2022-06-22 07:31:18,972	ERROR trial_runner.py:920 -- Trial tune_function_4ba98_00000: Error processing event.
Traceback (most recent call last):
  File "/home/jobuser/.local/lib/python3.7/site-packages/ray/tune/trial_runner.py", line 886, in _process_trial
    results = self.trial_executor.fetch_result(trial)
  File "/home/jobuser/.local/lib/python3.7/site-packages/ray/tune/ray_trial_executor.py", line 675, in fetch_result
    result = ray.get(trial_future[0], timeout=DEFAULT_GET_TIMEOUT)
  File "/home/jobuser/.local/lib/python3.7/site-packages/ray/_private/client_mode_hook.py", line 105, in wrapper
    return func(*args, **kwargs)
  File "/home/jobuser/.local/lib/python3.7/site-packages/ray/worker.py", line 1763, in get
    raise value.as_instanceof_cause()
ray.exceptions.RayTaskError(ValueError): ray::DRexTrainable.train() (pid=6894, ip=100.97.90.147, repr=tune_function)
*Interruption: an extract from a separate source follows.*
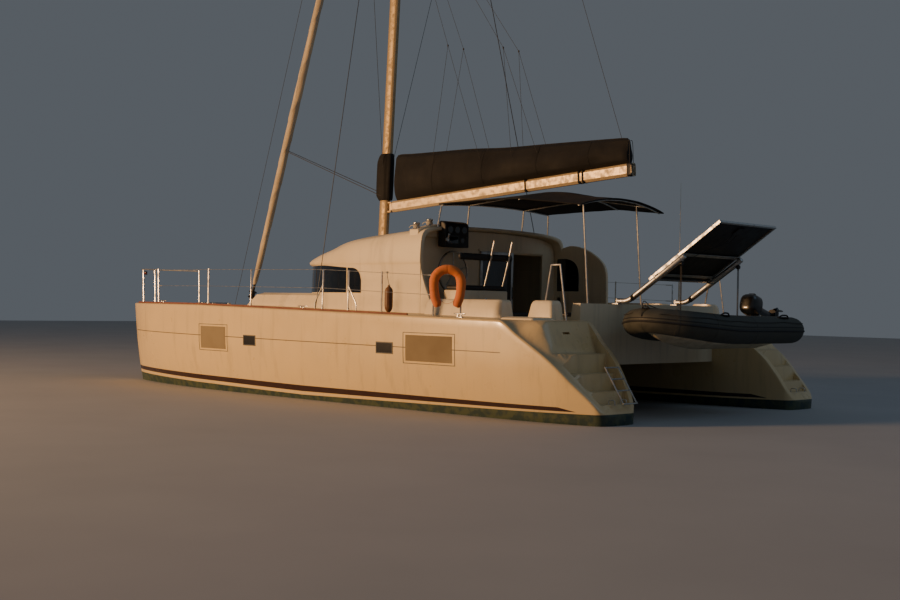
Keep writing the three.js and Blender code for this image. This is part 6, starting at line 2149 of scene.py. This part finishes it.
def cushion(name, low, high, replaces=()):
    """A crowned vinyl pad with piping: sides drawn in, a dome on top, flat where it lies."""
    x0, y0, z0 = low
    x1, y1, z1 = high
    cx, cy = (x0 + x1) / 2, (y0 + y1) / 2
    rings = []
    for share, inset in CUSHION_SIDE:
        ring = []
        for x, y, _ in rounded_rectangle((x0, y0), (x1, y1), inset, 0.045, 0.0, 5):
            u, v = (x - cx) / ((x1 - x0) / 2), (y - cy) / ((y1 - y0) / 2)
            pull = 0.008 * (1 - min(abs(u), abs(v)) ** 2) * math.sin(math.pi * share)
            ring.append((x - pull * u, y - pull * v, z0 + (z1 - z0) * share * 0.92))
        rings.append(ring)
    edge = rings[-1]
    for shrink, lift in CUSHION_DOME:
        ring = []
        for x, y, z in edge:
            u, v = (x - cx) * shrink, (y - cy) * shrink
            wave = 0.0022 * noise.noise(Vector(((cx + u) * 5, (cy + v) * 5, z0)))
            ring.append((cx + u, cy + v, z + (z1 - z) * lift * 0.9 + wave))
        rings.append(ring)
    make(name, Shape().loft(rings), "boat", VINYL, replaces, 70)
    line = [(x, y, z + 0.001) for x, y, z in rings[5]]
    piping = Shape().tube(line + [line[0]], 0.004, 8)
    make(name + "_piping", piping, "boat", VINYL, replaces)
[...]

  File "/home/jobuser/.local/lib/python3.7/site-packages/ray/tune/trainable.py", line 319, in train
    result = self.step()
  File "/tmp/ipykernel_6606/3586159017.py", line 33, in step
  File "/tmp/ipykernel_6606/3933378382.py", line 6, in train_fn
  File "/home/jobuser/.local/lib/python3.7/site-packages/ray/train/session.py", line 332, in report
    session = get_session()
  File "/home/jobuser/.local/lib/python3.7/site-packages/ray/train/session.py", line 240, in get_session
    raise ValueError("Trying to access a Train session that has not been "
ValueError: Trying to access a Train session that has not been initialized yet. Train functions like `train.report()` should only be called from inside the training function.

This approach also doesnt use GPUs from all workers / nodes, leaving the problem unsolved.

  1. Any ways I can extend this idea further to resolve my issue?
  2. Any API in Train which returns the current run directory? train.latest_run_dir returns None when used with tune.